On 19 January 2019, a small 6-seater aircraft carrying Argentinian footballer Emiliano Sala left the airport for Cardiff, Wales. Both Sala and the pilot died when the plane crashed in the English Channel. Subsequent investigation showed that pilot David Ibbotson was not licensed to fly passengers on a commercial basis, nor for night flying, and that the aircraft was not airworthy.

==Facilities==
The airport has a single L-shaped passenger terminal, which is divided into four numbered halls. Halls 1 to 3 form the long side of the 'L' and are zones within the same two-story building, with baggage claim and check-in facilities on the ground floor, and departure lounges on the upper level. Hall 4 occupies a later single storey building at right angles to the earlier building, but connected to it by a lobby.

The airport also has a separate freight terminal, situated to the south of the passenger terminal, which includes 6000 m2 of entrepôt storage. Also situated close to the passenger terminal is the Nantes factory of Airbus, which specialises in the construction of the centre wing box of the Airbus fleet of airliners and in the use of composite materials for creating structural components.

==Other facilities==
Régional, a regional airline, was headquartered on the grounds of Nantes Atlantique Airport. In 2013, the airline merged into HOP!

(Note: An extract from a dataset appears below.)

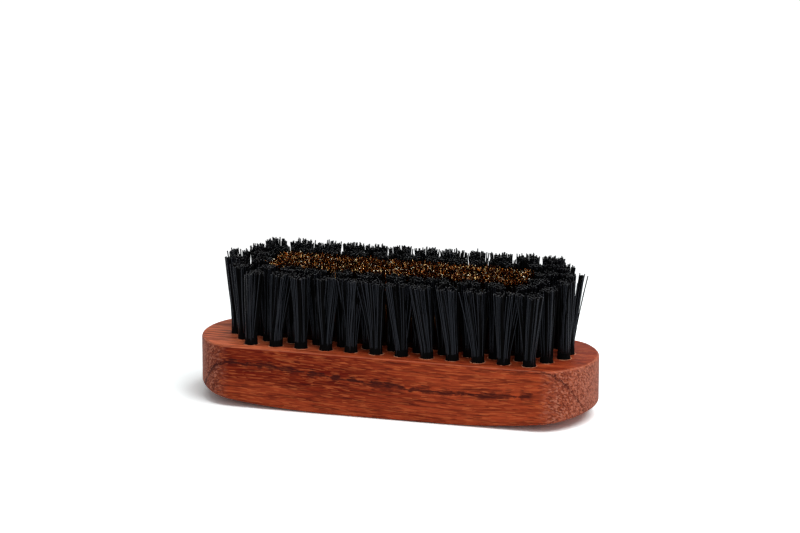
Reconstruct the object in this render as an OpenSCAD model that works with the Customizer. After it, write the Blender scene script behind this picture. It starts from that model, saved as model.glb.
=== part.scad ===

==Airlines and destinations==
The following airlines operate regular scheduled and charter flights at Nantes Atlantique Airport:

| Airlines | Destinations |
|---|---|
| Aegean Airlines | Seasonal: Athens, Heraklion |
| Air Algérie | Algiers |
| Air Canada | Seasonal: Montréal–Trudeau |
| Air France | Amsterdam, Lyon, Paris–Charles de Gaulle |
| Air Montenegro | Seasonal: Podgorica |
| Air Transat | Montréal–Trudeau Seasonal: Québec City |
| Corsair International | Seasonal: Fort-de-France, Pointe-à-Pitre |
| Croatia Airlines | Seasonal: Split |
| easyJet | Basel/Mulhouse, Brussels (begins 26 October 2026), Budapest, Geneva, Lanzarote, Lisbon, London–Gatwick, Lyon, Madrid, Marrakesh, Milan–Malpensa, Nice, Porto, Prague, Rabat, Rome–Fiumicino, Tenerife–South, Toulouse Seasonal: Ajaccio, Alicante, Catania, Chania, Corfu, Dubrovnik, Essaouira (begins 27 October 2026), Faro, Funchal, Heraklion, Hurghada, Ibiza, Larnaca, Luxor (begins 31 October 2026), Málaga, Menorca, Naples, Olbia, Palma de Mallorca, Rhodes |
| Iberia | Madrid |
| KLM | Amsterdam |
| Lufthansa | Frankfurt, Munich |
| Nouvelair | Djerba, Tunis |
| Royal Air Maroc | Casablanca, Marrakesh |
| Ryanair | Dublin, Edinburgh, Fès, London–Stansted, Malta, Manchester, Marseille, Seville, Valencia Seasonal: Agadir |
| Transavia | Agadir, Algiers, Casablanca, Dakar–Diass, Djerba, Faro, Funchal, Istanbul, Lisbon, Marrakesh, Marseille, Monastir, Montpellier, Nice, Oran, Paris-Orly, Porto, Rome–Fiumicino, Seville, Toulon, Tunis Seasonal: Antalya, Athens, Bari, Berlin, Boa Vista, Essaouira, Figari, Heraklion, Hurghada, Lanzarote, Oujda, Palermo, Palma de Mallorca, Rhodes, Sal,Santorini, São Vicente (begins 30 October 2026), Tangier, Tirana |
| Twin Jet | Toulouse |
| Volotea | Agadir, Athens, Barcelona, Fuerteventura, Gran Canaria, Granada, Lanzarote, Lisbon, Lyon, Madrid, Marrakesh, Milan-Bergamo, Montpellier, Nice, Porto, Prague, Rome–Fiumicino, Strasbourg, Tenerife–South, Toulouse, Venice Seasonal: Ajaccio, Alicante, Bastia, Brindisi, Calvi, Catania, Charleroi, Copenhagen, Corfu, Dubrovnik, Faro, Figari, Florence, Hamburg, Heraklion, Málaga, La Palma (begins 8 November 2026) Menorca, Naples, Olbia, Palermo, Palma de Mallorca, Patras, Perpignan, Pisa, Rhodes, Split, Varna |
| Vueling | Barcelona Seasonal: Palma de Mallorca |

==Ground transportation==
Nantes Atlantique Airport is located just outside the Périphérique de Nantes, the city's peripheral ring motorway, to which it is linked by a short access road. All the major roads and motorways to and from the city of Nantes intersect the 'périphérique'. Several car parks, both in the open and under cover, are located in the terminal area, with each car park having its own tariff.

An express shuttle bus, the 'Navette Tan Air', links a stop outside the airport terminal to Nantes station and the city centre. The service forms part of Nantes's Tan public transport network, but charges a Tan Air fare, which is higher than the standard network fare, for the full journey. Alternatively, TAN bus route 38 can be used to reach Pirmil, and TAN bus route 98 can be used to reach Neustrie, where a connection can be made to line 3 of the Tan tram system, using standard network fares.